Goal: Write out, character for character, the line containing "What parts and" and all lines after it up to the end of the listing.

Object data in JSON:

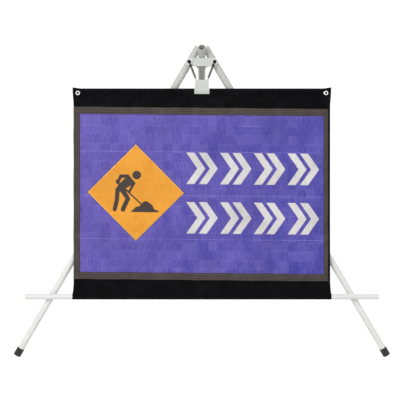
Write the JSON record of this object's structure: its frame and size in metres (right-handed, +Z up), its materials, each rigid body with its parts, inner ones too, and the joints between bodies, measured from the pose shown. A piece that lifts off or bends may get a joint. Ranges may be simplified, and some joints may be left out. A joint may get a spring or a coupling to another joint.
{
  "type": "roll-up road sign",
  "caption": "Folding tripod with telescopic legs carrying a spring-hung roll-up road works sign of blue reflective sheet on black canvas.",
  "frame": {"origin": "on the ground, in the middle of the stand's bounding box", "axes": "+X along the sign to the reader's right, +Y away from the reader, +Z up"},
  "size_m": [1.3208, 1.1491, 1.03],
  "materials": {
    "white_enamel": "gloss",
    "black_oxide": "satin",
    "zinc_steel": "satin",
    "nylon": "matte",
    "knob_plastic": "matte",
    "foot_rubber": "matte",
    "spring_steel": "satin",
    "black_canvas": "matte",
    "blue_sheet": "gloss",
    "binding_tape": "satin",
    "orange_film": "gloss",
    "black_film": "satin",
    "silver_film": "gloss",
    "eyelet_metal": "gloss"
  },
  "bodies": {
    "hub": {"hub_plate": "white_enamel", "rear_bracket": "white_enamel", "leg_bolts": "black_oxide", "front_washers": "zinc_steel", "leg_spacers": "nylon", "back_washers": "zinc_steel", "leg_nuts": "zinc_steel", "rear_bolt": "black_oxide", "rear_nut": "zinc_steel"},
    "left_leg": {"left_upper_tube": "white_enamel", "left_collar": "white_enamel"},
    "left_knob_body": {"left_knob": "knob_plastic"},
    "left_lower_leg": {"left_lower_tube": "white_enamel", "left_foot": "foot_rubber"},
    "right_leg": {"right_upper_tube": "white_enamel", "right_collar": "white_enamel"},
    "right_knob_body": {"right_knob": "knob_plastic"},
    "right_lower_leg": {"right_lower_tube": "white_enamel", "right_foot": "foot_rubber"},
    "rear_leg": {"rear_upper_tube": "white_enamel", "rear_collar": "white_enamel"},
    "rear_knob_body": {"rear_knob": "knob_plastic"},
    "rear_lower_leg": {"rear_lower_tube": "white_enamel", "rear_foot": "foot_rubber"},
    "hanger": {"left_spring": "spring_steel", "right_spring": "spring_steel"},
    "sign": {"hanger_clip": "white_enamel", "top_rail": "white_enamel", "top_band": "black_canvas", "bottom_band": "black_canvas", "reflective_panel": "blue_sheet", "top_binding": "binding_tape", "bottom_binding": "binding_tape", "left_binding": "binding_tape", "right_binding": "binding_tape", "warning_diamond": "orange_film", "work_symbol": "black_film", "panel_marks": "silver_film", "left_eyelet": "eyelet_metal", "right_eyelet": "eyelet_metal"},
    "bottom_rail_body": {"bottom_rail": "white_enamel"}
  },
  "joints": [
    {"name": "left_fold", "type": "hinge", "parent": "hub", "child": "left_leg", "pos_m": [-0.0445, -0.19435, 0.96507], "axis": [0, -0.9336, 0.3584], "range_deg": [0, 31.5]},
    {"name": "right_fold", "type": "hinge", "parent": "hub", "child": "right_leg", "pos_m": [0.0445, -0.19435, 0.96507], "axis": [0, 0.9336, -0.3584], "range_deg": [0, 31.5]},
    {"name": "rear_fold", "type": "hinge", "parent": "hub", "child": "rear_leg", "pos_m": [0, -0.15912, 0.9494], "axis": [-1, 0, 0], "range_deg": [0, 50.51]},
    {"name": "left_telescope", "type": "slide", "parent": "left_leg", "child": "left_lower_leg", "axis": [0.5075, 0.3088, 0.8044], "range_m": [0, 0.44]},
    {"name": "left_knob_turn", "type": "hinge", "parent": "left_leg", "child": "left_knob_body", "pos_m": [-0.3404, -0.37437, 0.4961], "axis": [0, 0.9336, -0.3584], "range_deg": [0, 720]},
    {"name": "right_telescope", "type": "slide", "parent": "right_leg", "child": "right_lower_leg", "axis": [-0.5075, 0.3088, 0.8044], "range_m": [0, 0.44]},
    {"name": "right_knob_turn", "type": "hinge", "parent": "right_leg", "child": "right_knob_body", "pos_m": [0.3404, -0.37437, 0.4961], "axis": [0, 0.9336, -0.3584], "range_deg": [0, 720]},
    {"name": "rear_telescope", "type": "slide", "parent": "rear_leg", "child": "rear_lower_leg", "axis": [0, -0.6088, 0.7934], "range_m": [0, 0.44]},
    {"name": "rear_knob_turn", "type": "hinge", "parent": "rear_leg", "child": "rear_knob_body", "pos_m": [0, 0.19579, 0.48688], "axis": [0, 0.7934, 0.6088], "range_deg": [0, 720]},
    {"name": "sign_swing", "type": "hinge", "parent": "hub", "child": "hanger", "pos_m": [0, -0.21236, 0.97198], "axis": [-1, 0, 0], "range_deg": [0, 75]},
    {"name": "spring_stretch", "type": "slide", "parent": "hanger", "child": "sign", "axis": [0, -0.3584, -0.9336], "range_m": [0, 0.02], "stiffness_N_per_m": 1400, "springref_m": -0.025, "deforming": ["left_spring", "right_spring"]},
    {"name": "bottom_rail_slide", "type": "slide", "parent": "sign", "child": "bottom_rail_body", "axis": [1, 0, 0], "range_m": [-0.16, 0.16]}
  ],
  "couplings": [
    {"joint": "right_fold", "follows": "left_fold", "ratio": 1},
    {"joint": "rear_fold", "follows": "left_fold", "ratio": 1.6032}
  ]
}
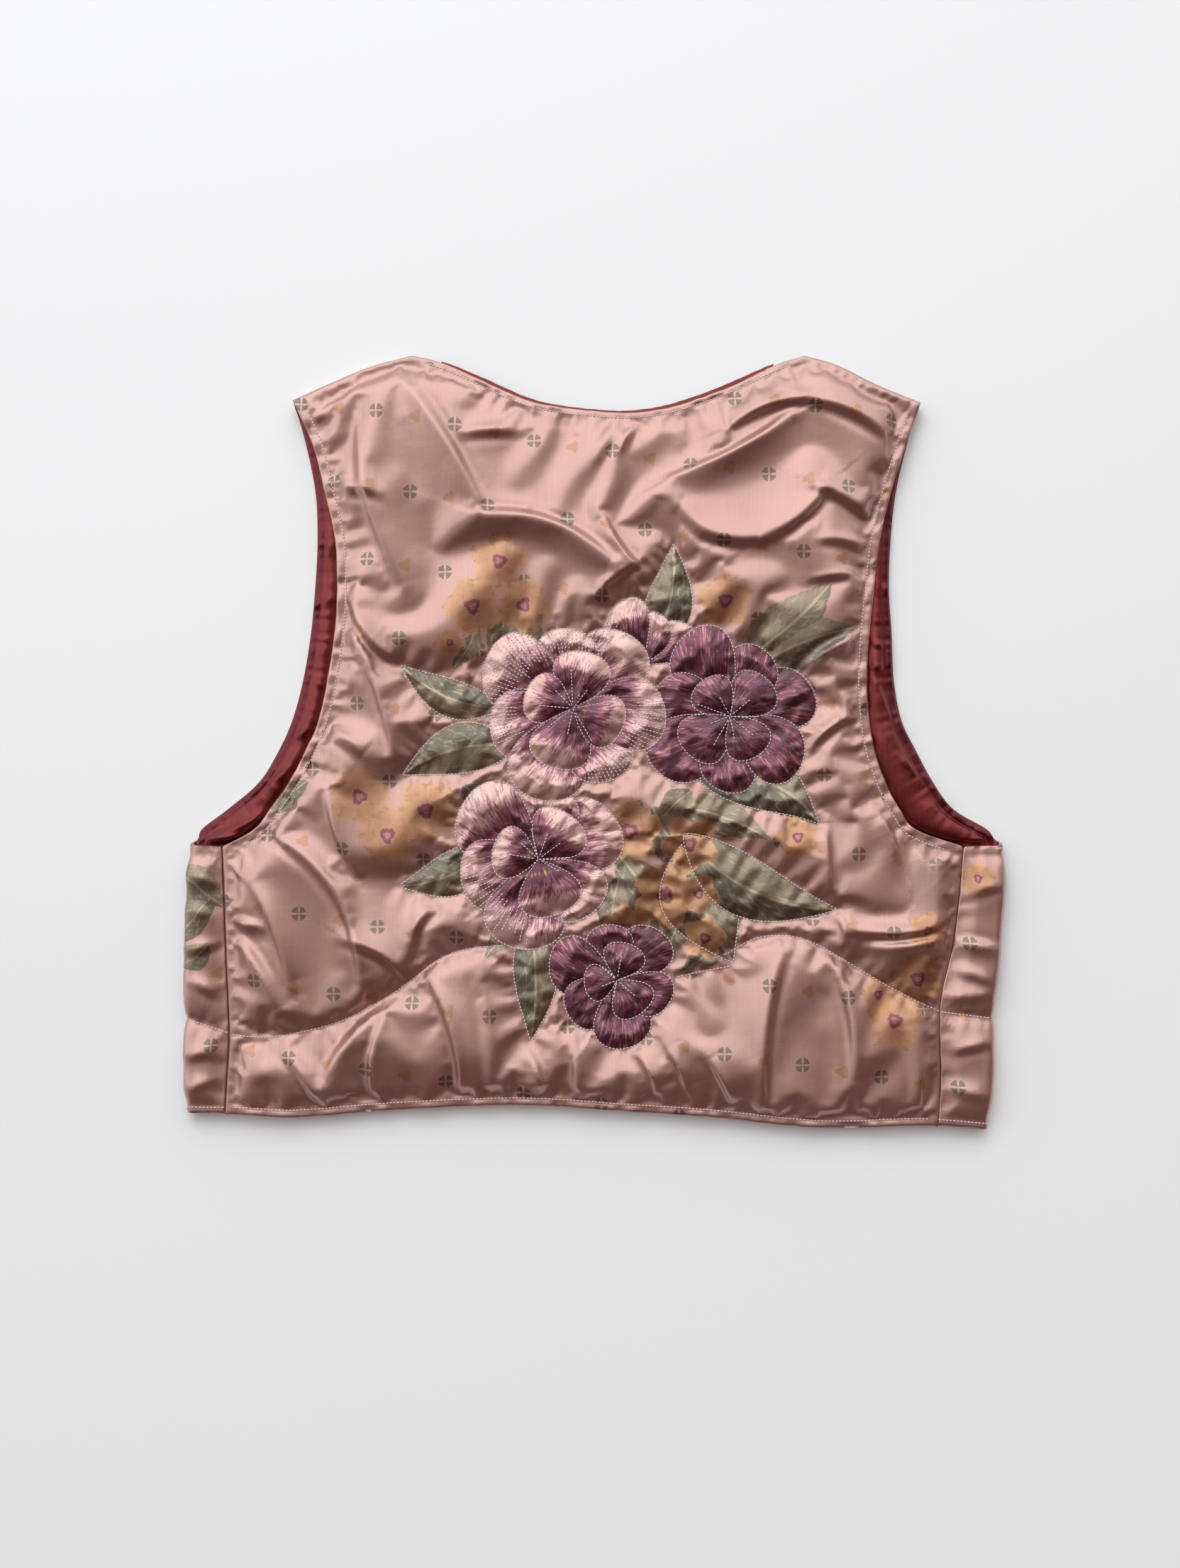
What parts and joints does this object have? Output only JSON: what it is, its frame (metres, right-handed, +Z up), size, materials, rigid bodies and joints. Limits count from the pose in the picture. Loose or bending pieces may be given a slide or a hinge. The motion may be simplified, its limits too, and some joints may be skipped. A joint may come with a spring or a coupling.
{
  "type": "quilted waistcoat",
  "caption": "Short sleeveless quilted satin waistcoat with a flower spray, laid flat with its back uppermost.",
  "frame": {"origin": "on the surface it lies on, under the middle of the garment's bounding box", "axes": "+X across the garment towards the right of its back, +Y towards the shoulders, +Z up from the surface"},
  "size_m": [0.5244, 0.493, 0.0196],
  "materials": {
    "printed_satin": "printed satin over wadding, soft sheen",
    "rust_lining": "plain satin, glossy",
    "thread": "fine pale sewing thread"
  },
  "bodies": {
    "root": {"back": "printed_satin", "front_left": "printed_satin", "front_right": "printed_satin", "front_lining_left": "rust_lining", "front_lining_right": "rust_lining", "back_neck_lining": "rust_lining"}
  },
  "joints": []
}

Task answer:
What parts and joints does this object have? Output only JSON: what it is, its frame (metres, right-handed, +Z up), size, materials, rigid bodies and joints. Limits count from the pose in the picture. Loose or bending pieces may be given a slide or a hinge. The motion may be simplified, its limits too, and some joints may be skipped. A joint may come with a spring or a coupling.
{
  "type": "quilted waistcoat",
  "caption": "Short sleeveless quilted satin waistcoat with a flower spray, laid flat with its back uppermost.",
  "frame": {"origin": "on the surface it lies on, under the middle of the garment's bounding box", "axes": "+X across the garment towards the right of its back, +Y towards the shoulders, +Z up from the surface"},
  "size_m": [0.5244, 0.493, 0.0196],
  "materials": {
    "printed_satin": "printed satin over wadding, soft sheen",
    "rust_lining": "plain satin, glossy",
    "thread": "fine pale sewing thread"
  },
  "bodies": {
    "root": {"back": "printed_satin", "front_left": "printed_satin", "front_right": "printed_satin", "front_lining_left": "rust_lining", "front_lining_right": "rust_lining", "back_neck_lining": "rust_lining"}
  },
  "joints": []
}